For a circle centered at the origin, the equation simplifies to \(x² + y² = r²\). If the radius is 10, the equation is \(x² + y² = 100\). A point like \((6, 8)\) lies on the circle because \(6² + 8² = 36 + 64 = 100\). A point like \((3, 4)\) lies inside because \(3² + 4² = 25\), which is less than 100. A point like \((10, 10)\) lies outside because \(100 + 100 = 200\), which is greater than 100.
For a shifted center, the same distance logic applies. If center is \((2, -5)\) and radius is 7, the equation is \((x - 2)² + (y + 5)² = 49\). The graph is the circle centered at \((2, -5)\) extending 7 units in every direction. Its leftmost point is \((-5, -5)\), rightmost point is \((9, -5)\), top point is \((2, 2)\), and bottom point is \((2, -12)\).
Students should understand that the equation describes every point on the circle at once. It is not a recipe for finding one y-value for each x-value like many function equations. A circle is usually not a function of x because most x-values inside the circle correspond to two y-values, one above the center and one below.
The technical machinery: completing the square
Completing the square rewrites quadratic expressions in a form that reveals center and radius. A circle equation often starts expanded: \(x² + y² + Dx + Ey + F = 0\). To rewrite it, move the constant to the other side, group x terms and y terms, complete each square, and simplify.
Example: \(x² + y² + 10x - 4y - 20 = 0\). Move the constant: \(x² + 10x + y² - 4y = 20\). Complete the x-square. Half of 10 is 5, and \(5² = 25\). Complete the y-square. Half of -4 is -2, and \((-2)² = 4\). Add both to the left, and therefore also to the right: \(x² + 10x + 25 + y² - 4y + 4 = 20 + 25 + 4\). Rewrite: \((x + 5)² + (y - 2)² = 49\). So the center is \((-5, 2)\) and the radius is 7.
The method works because a perfect square has the pattern \(x² + 2ax + a² = (x + a)²\). The middle coefficient tells you twice the number inside the square. So for \(x² + 10x\), the number is 5; for \(y² - 4y\), the number is -2.
Sometimes the right side after completing the square is positive, zero, or negative. If it is positive, the graph is a circle with radius equal to the square root of that number. If it is zero, the graph is a single point: a circle of radius zero. If it is negative, there is no real circle because squared distances cannot add to a negative number. This is another example of algebra revealing geometry.

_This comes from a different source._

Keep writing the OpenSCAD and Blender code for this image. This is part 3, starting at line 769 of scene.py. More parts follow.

Real-world and technical execution
Circle equations are used whenever distance from a center matters. Suppose a cell tower is at coordinate \((4, -1)\) and has a service radius of 12 miles. The boundary of its idealized coverage area is \((x - 4)² + (y + 1)² = 144\). A location \((10, 7)\) is within range if \((10 - 4)² + (7 + 1)² = 36 + 64 = 100\), which is less than 144.

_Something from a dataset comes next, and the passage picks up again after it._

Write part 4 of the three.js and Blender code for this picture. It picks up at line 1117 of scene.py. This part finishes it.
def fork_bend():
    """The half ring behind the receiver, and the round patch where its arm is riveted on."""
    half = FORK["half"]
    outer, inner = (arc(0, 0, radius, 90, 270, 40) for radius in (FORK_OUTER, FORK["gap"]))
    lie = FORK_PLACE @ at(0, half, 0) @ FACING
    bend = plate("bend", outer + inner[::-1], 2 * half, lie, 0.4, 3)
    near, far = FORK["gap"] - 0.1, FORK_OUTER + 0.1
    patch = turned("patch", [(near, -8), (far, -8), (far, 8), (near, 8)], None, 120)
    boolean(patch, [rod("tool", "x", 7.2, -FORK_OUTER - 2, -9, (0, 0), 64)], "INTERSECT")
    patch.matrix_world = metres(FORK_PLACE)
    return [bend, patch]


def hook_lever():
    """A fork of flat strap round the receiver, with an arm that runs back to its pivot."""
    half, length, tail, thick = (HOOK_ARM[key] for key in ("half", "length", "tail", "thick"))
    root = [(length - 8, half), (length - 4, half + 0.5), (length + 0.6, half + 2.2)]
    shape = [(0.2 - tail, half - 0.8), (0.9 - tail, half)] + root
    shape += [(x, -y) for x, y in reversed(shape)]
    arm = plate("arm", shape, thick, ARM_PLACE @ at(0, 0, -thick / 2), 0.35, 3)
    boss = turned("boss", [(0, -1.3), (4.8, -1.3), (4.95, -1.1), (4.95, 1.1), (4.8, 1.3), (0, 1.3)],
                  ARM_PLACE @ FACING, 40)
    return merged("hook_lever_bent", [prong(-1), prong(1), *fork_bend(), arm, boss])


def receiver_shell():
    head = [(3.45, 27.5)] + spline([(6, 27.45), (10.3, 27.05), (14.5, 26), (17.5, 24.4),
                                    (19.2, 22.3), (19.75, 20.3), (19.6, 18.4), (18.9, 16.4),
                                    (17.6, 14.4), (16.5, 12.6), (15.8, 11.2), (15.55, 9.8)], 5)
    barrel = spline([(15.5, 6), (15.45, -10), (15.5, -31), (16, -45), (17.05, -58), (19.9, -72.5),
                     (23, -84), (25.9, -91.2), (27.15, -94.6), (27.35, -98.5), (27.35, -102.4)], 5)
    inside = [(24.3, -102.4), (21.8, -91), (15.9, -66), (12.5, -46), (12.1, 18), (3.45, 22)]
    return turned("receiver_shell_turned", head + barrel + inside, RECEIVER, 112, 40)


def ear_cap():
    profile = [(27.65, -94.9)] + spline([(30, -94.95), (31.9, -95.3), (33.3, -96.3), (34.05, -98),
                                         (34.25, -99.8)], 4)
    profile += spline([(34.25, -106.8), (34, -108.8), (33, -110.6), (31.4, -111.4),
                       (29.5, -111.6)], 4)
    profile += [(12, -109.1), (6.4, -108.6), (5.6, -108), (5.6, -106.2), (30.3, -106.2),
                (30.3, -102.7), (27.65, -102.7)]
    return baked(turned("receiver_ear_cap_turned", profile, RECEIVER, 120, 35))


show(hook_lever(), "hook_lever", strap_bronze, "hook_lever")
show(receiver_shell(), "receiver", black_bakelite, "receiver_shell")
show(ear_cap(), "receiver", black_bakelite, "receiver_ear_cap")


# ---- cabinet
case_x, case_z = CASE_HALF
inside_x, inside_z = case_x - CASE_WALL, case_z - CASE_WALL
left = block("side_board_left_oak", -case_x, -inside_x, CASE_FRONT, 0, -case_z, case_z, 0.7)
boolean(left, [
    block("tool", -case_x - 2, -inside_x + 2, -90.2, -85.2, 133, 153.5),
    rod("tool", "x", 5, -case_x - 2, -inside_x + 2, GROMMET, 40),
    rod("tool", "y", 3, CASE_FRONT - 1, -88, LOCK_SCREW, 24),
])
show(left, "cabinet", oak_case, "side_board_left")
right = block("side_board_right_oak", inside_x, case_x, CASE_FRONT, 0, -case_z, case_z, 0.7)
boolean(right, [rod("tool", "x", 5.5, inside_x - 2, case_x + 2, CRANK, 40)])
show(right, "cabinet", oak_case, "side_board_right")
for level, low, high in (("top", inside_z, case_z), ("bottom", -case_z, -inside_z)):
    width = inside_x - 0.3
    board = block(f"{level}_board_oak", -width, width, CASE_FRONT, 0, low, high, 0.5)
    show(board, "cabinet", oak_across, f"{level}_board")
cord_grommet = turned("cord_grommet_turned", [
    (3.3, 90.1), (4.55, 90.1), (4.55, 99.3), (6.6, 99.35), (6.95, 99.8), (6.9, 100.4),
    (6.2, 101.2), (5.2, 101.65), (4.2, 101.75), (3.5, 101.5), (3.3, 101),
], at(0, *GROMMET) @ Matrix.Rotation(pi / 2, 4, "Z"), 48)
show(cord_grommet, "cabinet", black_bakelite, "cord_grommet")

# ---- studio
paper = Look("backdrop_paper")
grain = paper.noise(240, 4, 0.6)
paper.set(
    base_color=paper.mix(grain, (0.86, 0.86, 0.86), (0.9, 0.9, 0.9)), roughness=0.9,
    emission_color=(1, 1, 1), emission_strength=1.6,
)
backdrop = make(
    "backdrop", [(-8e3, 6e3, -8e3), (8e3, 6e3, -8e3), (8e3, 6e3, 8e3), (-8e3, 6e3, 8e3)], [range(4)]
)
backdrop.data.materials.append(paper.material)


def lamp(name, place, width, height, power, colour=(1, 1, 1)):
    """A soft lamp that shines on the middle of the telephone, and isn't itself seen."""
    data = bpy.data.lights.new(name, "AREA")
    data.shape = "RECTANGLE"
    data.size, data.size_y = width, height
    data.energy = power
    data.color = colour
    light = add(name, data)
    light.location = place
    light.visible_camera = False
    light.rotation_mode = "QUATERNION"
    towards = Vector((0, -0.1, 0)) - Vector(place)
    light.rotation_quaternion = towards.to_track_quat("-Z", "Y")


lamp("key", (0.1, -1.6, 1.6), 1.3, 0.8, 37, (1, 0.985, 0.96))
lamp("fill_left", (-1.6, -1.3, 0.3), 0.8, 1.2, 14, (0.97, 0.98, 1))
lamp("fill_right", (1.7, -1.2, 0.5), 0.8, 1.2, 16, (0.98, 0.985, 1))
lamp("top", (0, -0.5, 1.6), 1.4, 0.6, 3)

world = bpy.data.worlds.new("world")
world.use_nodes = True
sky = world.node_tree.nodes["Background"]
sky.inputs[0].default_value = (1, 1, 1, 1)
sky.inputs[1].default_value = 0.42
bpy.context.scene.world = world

In robotics, a robot with arm reach \(r\) from a pivot point can reach points inside or on a circle. In game design, a character might interact with objects within radius \(r\); the software can test squared distances without even taking square roots. In manufacturing, circular tolerances can describe allowed variation around a target point. In navigation, circular exclusion zones can represent hazards, protected areas, or range limits.
Circle equations also prepare students for line-circle intersections. A path modeled by a line may cross, miss, or touch a circular region. Algebra can solve this by substituting the line equation into the circle equation. If the resulting quadratic has two solutions, the line crosses the circle twice. If it has one solution, the line is tangent. If it has no real solutions, it misses. This connects directly back to circle tangents and forward to analytic geometry.
Common mistakes and how to fix them
A common mistake is reading the center signs incorrectly. In \((x - 3)² + (y + 2)² = 25\), the center is \((3, -2)\), not \((-3, 2)\). The fix is to match the form \((x - h)² + (y - k)² = r²\).
Another mistake is treating r² as the radius. If the equation is \((x - 1)² + (y - 4)² = 36\), the radius is 6, not 36. The right side is radius squared.
A third mistake is completing the square on one side without doing the same to the other. Whatever number is added to create a perfect square must also be added to the other side of the equation.
A fourth mistake is forgetting to group x terms and y terms separately. Completing the square works on one variable at a time. Students should organize the equation before manipulating it.
A fifth mistake is assuming every equation with x² and y² is a circle. For a circle in this standard form, the coefficients of x² and y² must match, and there should be no \(xy\) term. Otherwise the graph may be another conic or a transformed version beyond this course’s focus.
Where this fits into the big map of math
This objective is one of the cleanest examples of the algebra-geometry bridge. A circle begins as a visual object. The Pythagorean Theorem turns distance into an equation. Completing the square turns an expanded equation back into a visual object. The student moves between diagram, formula, graph, and interpretation.
It also prepares students for conic sections. Circles are the simplest conic. Parabolas, ellipses, and hyperbolas also have geometric definitions and algebraic equations. Later, students will see that completing the square helps analyze more general conic equations.
The objective also connects to functions and inequalities. The circle boundary is an equation. The disk inside the circle is an inequality: \((x - h)² + (y - k)² \le r²\). The outside region is \((x - h)² + (y - k)² > r²\). This is useful for modeling zones, constraints, and feasible regions.
In the full map of mathematics, circle equations support trigonometry, vectors, complex numbers, physics, engineering, graphics, and calculus. The unit circle, central to trigonometry, is simply \(x² + y² = 1\). Circular motion, waves, rotations, and periodic functions all connect back to this structure.
Mastery of this objective means a student can see a circle as both a shape and a relationship among coordinates. They can derive the equation, not just remember it. They can decode an equation, not just graph it mechanically. That is the real goal: understanding how algebra can describe space.